We are exploring how we might permit read-only access to github.com and github.io for our end users. The application control currently only has options to block or allow, so that doesn’t help (although we have asked our TAM to open an enhancement request for that control to include a read-only option in future). We are decrypting the traffic to these sites, so we are testing now to try and identify keywords/strings in the URLs to effectively block certain functions on the site like upload or post (to prevent data leakage). We have had success doing this with youtube and some other streaming sites. Has anyone else already explored this with github and do you have any keywords/strings that you could share for blocking functionality on the site? Also, what alternatives to github should we also consider making read-only to prevent data leakage? Thank you!
Welcome to Community Tristan (@mahantr)!
This sounds like a use case for our browser-isolation technology that will come into the platform in the future. While there is no official release date yet and safe harbour terms apply, our engineers are working with the technology via Zscaler’s acquisition of Appsulate to enable browser-isolation within Zscaler.
Additional information can be found here: https://www.zscaler.com/products/browser-isolation
Did you explore the DLP feature? We have Dictionnaries to detect source code so you can prevent people from uploading sourcecode to GitHub or any other Websites.
I am trying to get more information about what the source code dictionary is actually detecting to understand if it would be useful for us. Can you provide insight?
This is a machine learning based dictionary. The algorithm is trained to identify programming languages based on the features extracted from source code samples in our training set. It is actively tested against programming language samples like c, c++, java, csharp, perl, python, ruby, php, shell etc.
Good information - thank you
Nov 4, 2019
Zscaler: How to create policies to manage Github user access to sites with 3 different access levels.
With GitHub CloudApp, this can interfere with read-only access as URL’s in CloudApp are either allow or block and takes precedence over URL policy. Read-only access needs access to the base URL’s but needs to find URL’s with keywords in them to block accordingly. This is why Read-only users are NOT in the Cloud App policy.

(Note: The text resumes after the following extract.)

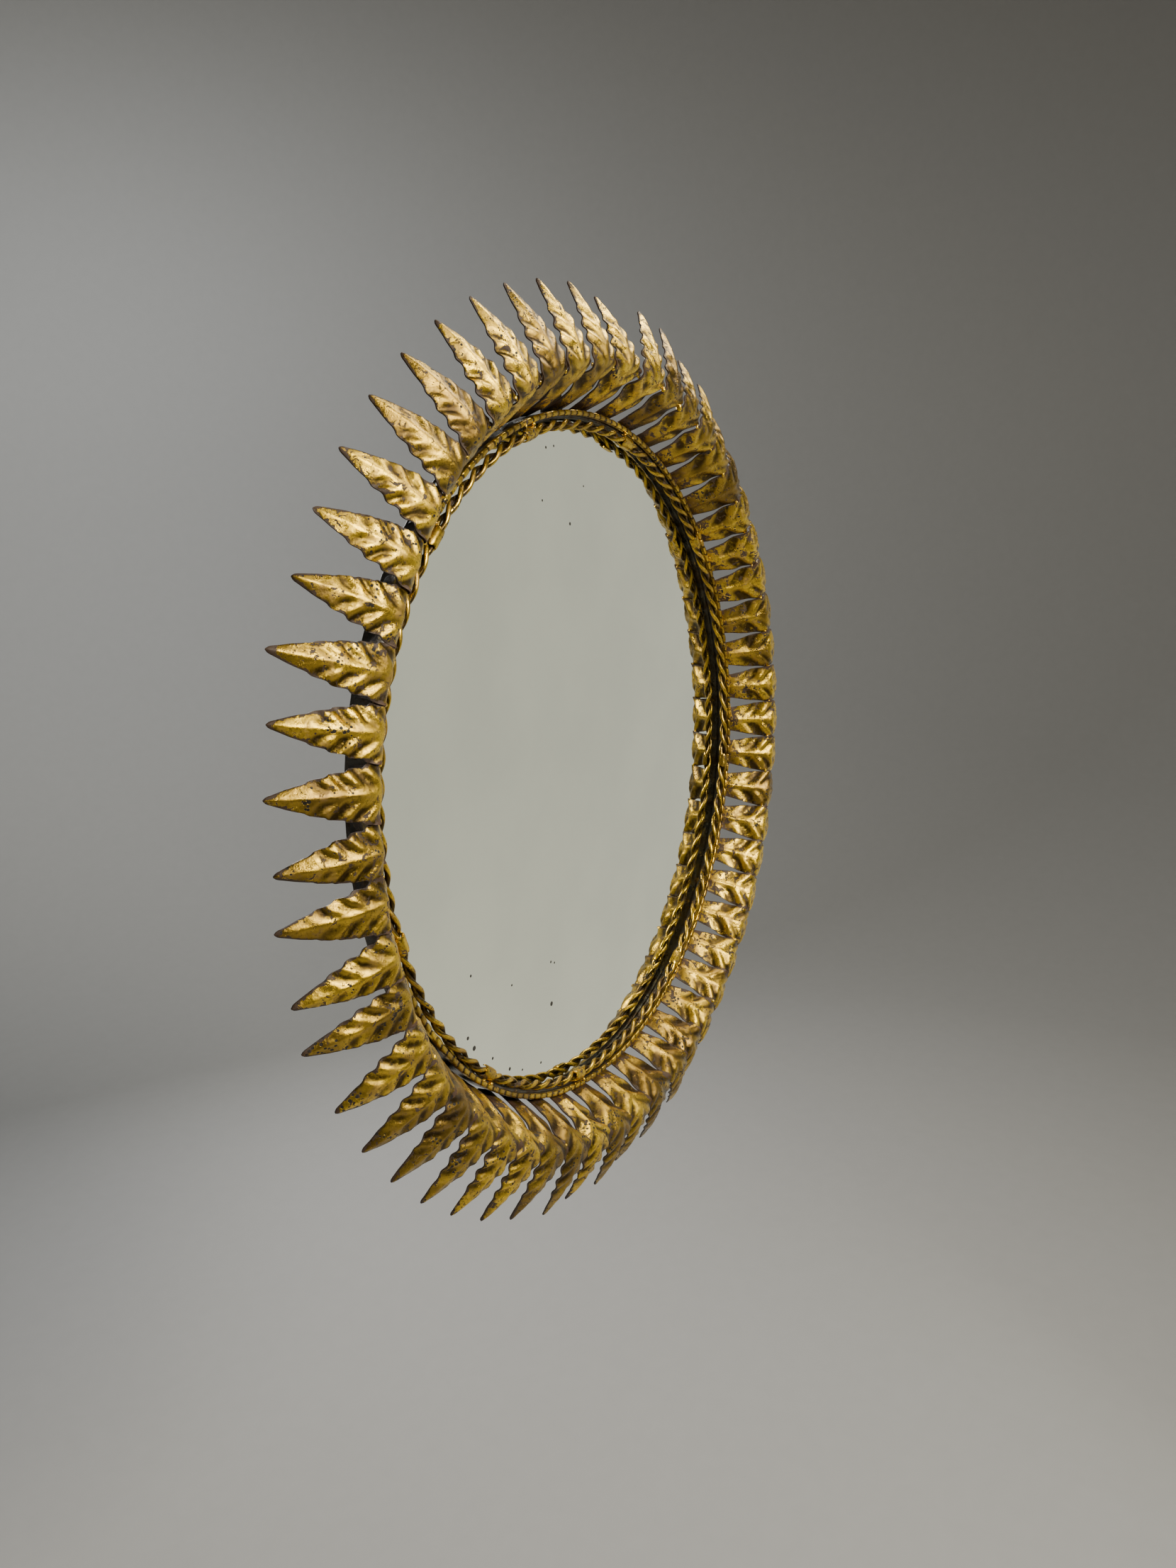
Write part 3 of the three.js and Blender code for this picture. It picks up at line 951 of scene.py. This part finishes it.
def leaf_lump(leaf):
    """The angle, radius, height and size of the drop under the crest after a leaf."""
    draw = np.random.default_rng(LEAF_LUMP_SEED + leaf)
    out = CREST_OUT - draw.uniform(*LEAF_LUMP_IN)
    angle = leaf_angle(leaf) + lean_share(out) * leaf_lean(leaf) + angle_between(leaf, 1, out) / 2
    height = float(np.interp(out, ROOT_OUT, ROOT_UP)) - draw.uniform(*LEAF_LUMP_DOWN)
    return angle, RING_RADIUS + out, height, draw.uniform(*LEAF_LUMP_SIZE)


def clip_lumps(number, middle):
    """The same for the two drops that hold a clip."""
    draw = np.random.default_rng(CLIP_LUMP_SEED + number)
    drops = []
    for side in (-1, 1):
        angle = middle + side * draw.uniform(*CLIP_LUMP_ASIDE)
        radius = RING_RADIUS - draw.uniform(*CLIP_LUMP_IN)
        drops.append((angle, radius, CLIP_LUMP_UP, draw.uniform(*CLIP_LUMP_SIZE)))
    return drops


def braze_lumps(lump_material):
    """Drops of braze between the leaves under the crest, and on the rope's clips."""
    drops = [leaf_lump(leaf) for leaf in range(1, LEAF_COUNT + 1)]
    for number, middle in enumerate(CLIP_ANGLES):
        drops += clip_lumps(number, middle)
    lumps = []
    for number, (angle, radius, height, size) in enumerate(drops):
        draw = np.random.default_rng(LUMP_SHAPE_SEED + number)
        lumps.append(lump(place(angle, radius, height), size, draw))
    piece = mesh_object("braze_lumps", *joined(lumps))
    paint(piece, relief=0.8, soot=0, edge=0, seed=0.9)
    dress(piece, "leaf_gilt", lump_material)


# Glass, band and hanger

GLASS_CENTRE = 0.01
GLASS_CHAMFER = 0.8
BAND_BEVEL = 0.4
HANGER_EASE = 0.3
HANGER_TOP_STEPS = 25
HANGER_EYE_SIDES = 32


def looking_glass():
    back = GLASS_FRONT - GLASS_THICK
    piece = turned("looking_glass", [
        (GLASS_CENTRE, GLASS_FRONT),
        (GLASS_RADIUS - GLASS_CHAMFER, GLASS_FRONT),
        (GLASS_RADIUS, GLASS_FRONT - GLASS_CHAMFER),
        (GLASS_RADIUS, back),
        (GLASS_CENTRE, back),
    ])
    sharpen(piece, angle=20)
    dress(piece, "silvered_glass", silvered_glass(), "mirror_glass")


def iron_band(iron):
    piece = turned("iron_band", [
        (BAND_INNER, BAND_FRONT),
        (BAND_OUTER, BAND_FRONT),
        (BAND_OUTER, -RING_TO_WALL),
        (LEDGE_INNER, -RING_TO_WALL),
        (LEDGE_INNER, LEDGE_FRONT),
        (BAND_INNER, LEDGE_FRONT),
    ])
    sharpen(piece, angle=40)
    bevel(piece, BAND_BEVEL)
    dress(piece, "dark_iron", iron, "frame_band")


def hanger_outlines():
    """The tab with its round top, and its eye, each as a loop of across and up."""
    half = HANGER_WIDTH / 2
    shoulder = HANGER_FOOT + HANGER_TOP - half
    tab = [(-half, HANGER_FOOT), (half, HANGER_FOOT)]
    for turn in np.radians(np.linspace(0, 180, HANGER_TOP_STEPS)):
        tab.append((half * math.cos(turn), shoulder + half * math.sin(turn)))
    eye_middle = HANGER_FOOT + HANGER_EYE_HEIGHT
    eye = []
    for turn in np.radians(np.linspace(0, 360, HANGER_EYE_SIDES, endpoint=False)):
        eye.append((HANGER_EYE_RADIUS * math.cos(turn), eye_middle + HANGER_EYE_RADIUS * math.sin(turn)))
    return tab, eye


def hanger_tab(iron):
    """A flat tab with an eye, its edges eased."""
    curve = bpy.data.curves.new("hanger_tab", "CURVE")
    curve.dimensions = "2D"
    curve.fill_mode = "BOTH"
    curve.extrude = (HANGER_THICK / 2 - HANGER_EASE) * MM
    curve.bevel_depth = HANGER_EASE * MM
    curve.bevel_resolution = 2
    curve.offset = -HANGER_EASE * MM
    for loop in hanger_outlines():
        spline = curve.splines.new("POLY")
        spline.points.add(len(loop) - 1)
        for point, (across, up) in zip(spline.points, loop):
            point.co = (across * MM, up * MM, 0, 1)
        spline.use_cyclic_u = True
    drawn = bpy.data.objects.new("hanger_outline", curve)
    bpy.context.scene.collection.objects.link(drawn)
    evaluated = drawn.evaluated_get(bpy.context.evaluated_depsgraph_get())
    mesh = bpy.data.meshes.new_from_object(evaluated)
    bpy.data.objects.remove(drawn)
    stand_up = Matrix.Rotation(math.pi / 2, 4, "X")
    stand_up.translation = Vector((0, -HANGER_THICK / 2 * MM, -AXIS_DROP * MM))
    mesh.transform(stand_up)
    piece = smooth_piece("hanger_tab", mesh)
    sharpen(piece, angle=35)
    dress(piece, "dark_iron", iron, "hanger")


# Stage, lights and camera, all in metres

FLOOR_HEIGHT = -1.6
FLOOR_CENTRE = 0.001
FLOOR_INNER_RING = 1.2
COVE_START = 2.6
COVE_RADIUS = 1.8
COVE_WALL_TOP = 6
COVE_SIDES = 96
PAPER_DIM = (0.42, 0.42, 0.42, 1)
PAPER_BRIGHT = (0.45, 0.45, 0.45, 1)
WARM_LIGHT = (1.0, 0.93, 0.76)
SOFT_LIGHT = (0.99, 1.0, 0.90)
COOL_LIGHT = (0.96, 0.99, 1.0)
WHITE_LIGHT = (1, 1, 1)
ROOM_COLOUR = (0.80, 0.82, 0.84, 1)
ROOM_STRENGTH = 0.015


def studio_floor():
    """A pale floor that curves up into a wall on every side."""
    profile = [(FLOOR_CENTRE, 0), (FLOOR_INNER_RING, 0), (COVE_START, 0)]
    for turn in np.radians(np.linspace(7.5, 90, 12)):
        profile.append((COVE_START + COVE_RADIUS * math.sin(turn), COVE_RADIUS * (1 - math.cos(turn))))
    profile.append((COVE_START + COVE_RADIUS, COVE_WALL_TOP))
    around = np.linspace(0, FULL_TURN, COVE_SIDES, endpoint=False)[:, None]
    radius, height = np.array(profile).T
    points = np.stack([
        radius * np.cos(around),
        radius * np.sin(around),
        height + FLOOR_HEIGHT + 0 * around,
    ], axis=-1).reshape(-1, 3)
    faces = grid_faces(COVE_SIDES, len(profile), close_rows=True)
    floor = mesh_object("studio_floor", points, faces.tolist())
    made, tree, shader, where = material("pale_paper")
    colour = mix_colour(tree, noise(tree, where, 30, detail=4), PAPER_DIM, PAPER_BRIGHT)
    feed(tree, shader.inputs["Base Color"], colour)
    shader.inputs["Roughness"].default_value = 0.9
    floor.data.materials.append(made)


def area_light(name, place_at, aim, size, power, colour):
    """A square lamp that shines from one point towards another."""
    data = bpy.data.lights.new(name, "AREA")
    data.size = size
    data.energy = power
    data.color = colour
    lamp = bpy.data.objects.new(name, data)
    lamp.location = place_at
    lamp.rotation_mode = "QUATERNION"
    lamp.rotation_quaternion = (Vector(place_at) - Vector(aim)).to_track_quat("Z", "Y")
    lamp.visible_camera = False
    bpy.context.scene.collection.objects.link(lamp)


def lights():
    """Warm lamps for the gilding, a panel for the glass to mirror, and lamps for what is behind."""
    middle = (0, 0, -AXIS_DROP * MM)
    wall = (2.6, 3.4, -0.8)
    area_light("key", (-0.41, -1.62, 0.75), middle, size=0.55, power=62, colour=WARM_LIGHT)
    area_light("panel", (1.19, -0.79, -0.56), middle, size=1.6, power=4.2, colour=SOFT_LIGHT)
    area_light("top", (0.96, -0.24, 1.0), middle, size=0.6, power=20, colour=WARM_LIGHT)
    area_light("rear", (1.35, 1.8, 0.1), middle, size=1.2, power=28, colour=WHITE_LIGHT)
    area_light("backdrop", (1.3, 2.2, 1.0), wall, size=1.0, power=24, colour=COOL_LIGHT)
    world = bpy.data.worlds.new("room")
    world.use_nodes = True
    background = world.node_tree.nodes["Background"]
    background.inputs["Color"].default_value = ROOM_COLOUR
    background.inputs["Strength"].default_value = ROOM_STRENGTH
    bpy.context.scene.world = world


# The camera: where the photograph was taken from, in metres, and how it was held, in degrees
CAMERA_PLACE = (-0.6402, -0.4014, -0.0572)
CAMERA_YAW = 58.67
CAMERA_PITCH = -14.33
CAMERA_ROLL = -3.40
CAMERA_LENS = 26.04
CAMERA_SENSOR = 36


def camera():
    yaw = math.radians(CAMERA_YAW)
    pitch = math.radians(CAMERA_PITCH)
    roll = math.radians(CAMERA_ROLL)
    forward = Vector((math.sin(yaw) * math.cos(pitch), math.cos(yaw) * math.cos(pitch), math.sin(pitch)))
    right = Vector((math.cos(yaw), -math.sin(yaw), 0))
    up = right.cross(forward)
    tilted_right = math.cos(roll) * right + math.sin(roll) * up
    tilted_up = math.cos(roll) * up - math.sin(roll) * right
    data = bpy.data.cameras.new("camera")
    data.lens = CAMERA_LENS
    data.sensor_width = CAMERA_SENSOR
    data.clip_start = 0.02
    data.clip_end = 50
    made = bpy.data.objects.new("camera", data)
    turn = Matrix((tilted_right, tilted_up, -forward)).transposed()
    made.matrix_world = Matrix.Translation(CAMERA_PLACE) @ turn.to_4x4()
    bpy.context.scene.collection.objects.link(made)
    bpy.context.scene.camera = made


# Making

camera()
leaf_gilding = gilt("leaf_gilding", wear=0.045, grain=0.20)
wire_gilding = gilt("wire_gilding", wear=0.02, grain=0.06)
iron_finish = dark_iron()
middle_line = leaf_middle()
for leaf_number in range(1, LEAF_COUNT + 1):
    leaf_sheet(leaf_number, middle_line, leaf_gilding)
rope_strands(wire_gilding)
nicked_ring(wire_gilding)
rope_clips(wire_gilding)
braze_lumps(leaf_gilding)
looking_glass()
iron_band(iron_finish)
hanger_tab(iron_finish)
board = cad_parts["backing_board"]
board.data.materials.clear()
board.data.materials.append(hardboard())
studio_floor()
lights()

Using filetype controls doesn’t provide complete coverage of file types (.csv and .txt are examples not covered by file type).
File Types blocks can be misleading to a user as larger files like .zip doesn’t show the block page message and streams some content to user.
If you need to implement File Type controls, it will only be needed for “All” Access users as everything else should be blocked with Cloud and URL policies mentioned below.
Here is a way to manage GitHub user access without dependency on file types.
Block all access to Github for all users (Generic block policy for ALL):
— Implement a URL policy to block these sites from all users (This type of URL category policy block may already exist and just added to that existing URL category):
Read-only access to GitHub for a specific set of AD groups/Users (No uploads or downloads):
a. Create URL category (A)for Upload/Download requirements as follows:
- Keywords: -upload-, /upload, /upload/, /upload/master (These keywords are required due to “upload” word being in different places within URL strings associated with GitHub access)
- URLs: codeload.github.com, github.com/upload
b. Create a URL Block policy for Read-Only AD groups/users only for this URL category (A)
c. Create URL category (B) for keyword = github
d. Create an URL Allow policy for URL category (B) for any AD groups/users which need ANY access to GitHub. ( i.e. Read-only and “All” access to Github)
e. NOTE: URL Block policy needs to be ordered above the URL Allow policy
“All” access to Github:
— Create “Cloud App” policy for GitHub to Allow ONLY for the AD groups/Users which require ALL access to GitHub
CAVEATS: With Read-only users Github users, using keywords may impact access to other URL’s which may have those words in other non-Github URL’s. This will impact only these users since the policy is defined for them only and previous URL policies ahead of this one would process for most other scenarios. My customer was willing to manage those instances as case by case as this appears to be minimal exposure.
- Within the upload processing on Github, there are .aws.com URL’s that are accessed. Within those URL’s, the keyword “-upload-“ appears to be always present. Most customers will not block .aws.com URL’s so this is why we use this keyword in the block as it’s unique and unlikely to be in other URL’s strings with “-“ at front and back of “upload”.
- For download processing on Github, the repository URL’s always redirect to codeload.github.com URL which is easier to block.
- Additional testing for uploads brings the biggest challenge as the GitHub URL strings contain the GitHub username and the repository names which are dynamic and not predictable. Also, trying to use a “*” wildcard for the URL is not possible as the structure is github.com/username/repositoryname/upload/master. It appears that we can’t do (2) wildcards back-to-back. In 2.a. above, this is all the strings I found in testing.